In Japan, the country is highly modernised and very organised, and the people very educated, and yet, there is a distinct emphasis on letting other people do things for you that we in America would likely do for ourselves, whether or not you have the money to pay them. My friend Taka, with whom I was living in Nagoya, explained that this was so that everyone can have a job. In other words, in Japan the government is in the business of keeping everyone busy. Hence, a curious and unexpected feature of this concept of having other people do for you—you don't have to have money, and you're not permitted to tip! And yet, I've never had better service than in Japan.
They literally have young women operating elevators, standing in downtown or in malls to give directions and answer your questions, young men to park your car—golly, I can't remember them all—and lots of jobs for the elderly as well, tho these were not so much service jobs as they were "behind the scenes" managing and upkeep of the physical plant of a place. It all seemed to be structured to give little or no possibility of accidental disrespect between the generations.
Anyway, this is what impressed me from your post, the organic nature of Indian society, and the expectation that people will serve each other, for money of course. The nice thing about Japan, altho we (my fellow visitor Brock and myself) misinterpreted at first, was this constant and pervasive desire to serve one another: it seemed like a universal social application of the scriptural exhortation "to serve one another in love." What we found out later (especially Brock, who returned and lived and worked in Japan for 3 months), is that all of this was really just the outcome of a high degree of social engineering, in keeping with traditional Japanese sensibilities. But what a shock it was at first, to find a non-Christian society apparently living according to Christian standards. What we didn't see on that first trip, or not much, was the underlying dissatisfaction and unhappiness of most people, their spiritual poverty and the rampant use of materialism as an unsuccessful compensation for their fate.

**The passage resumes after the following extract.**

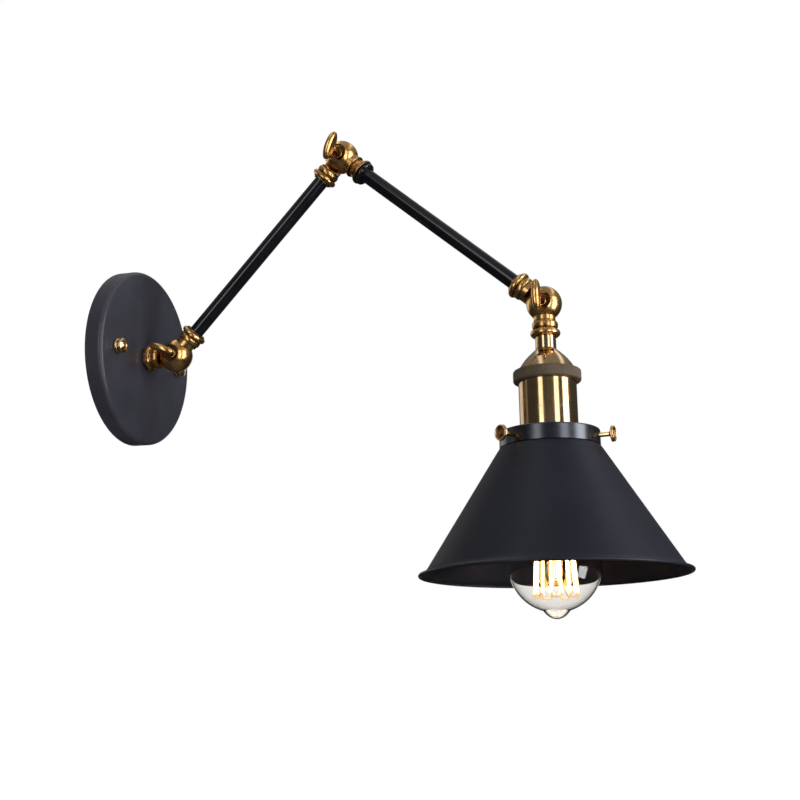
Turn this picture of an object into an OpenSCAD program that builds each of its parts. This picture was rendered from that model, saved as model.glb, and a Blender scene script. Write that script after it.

Every culture certainly has its strong and good points, and its bad; we are not always equipped to interpret what we're seeing objectively enough to really understand what's going on. Yet the need for salvation is always there, sometimes cloaked under many layers of cultural bunting. Only if we are persistent enough, and humble enough, to crawl under and through these layers to reach them who are buried beneath, can we hope to be of any help, to share the good news of the living One who burst Hades asunder, in this world and the next.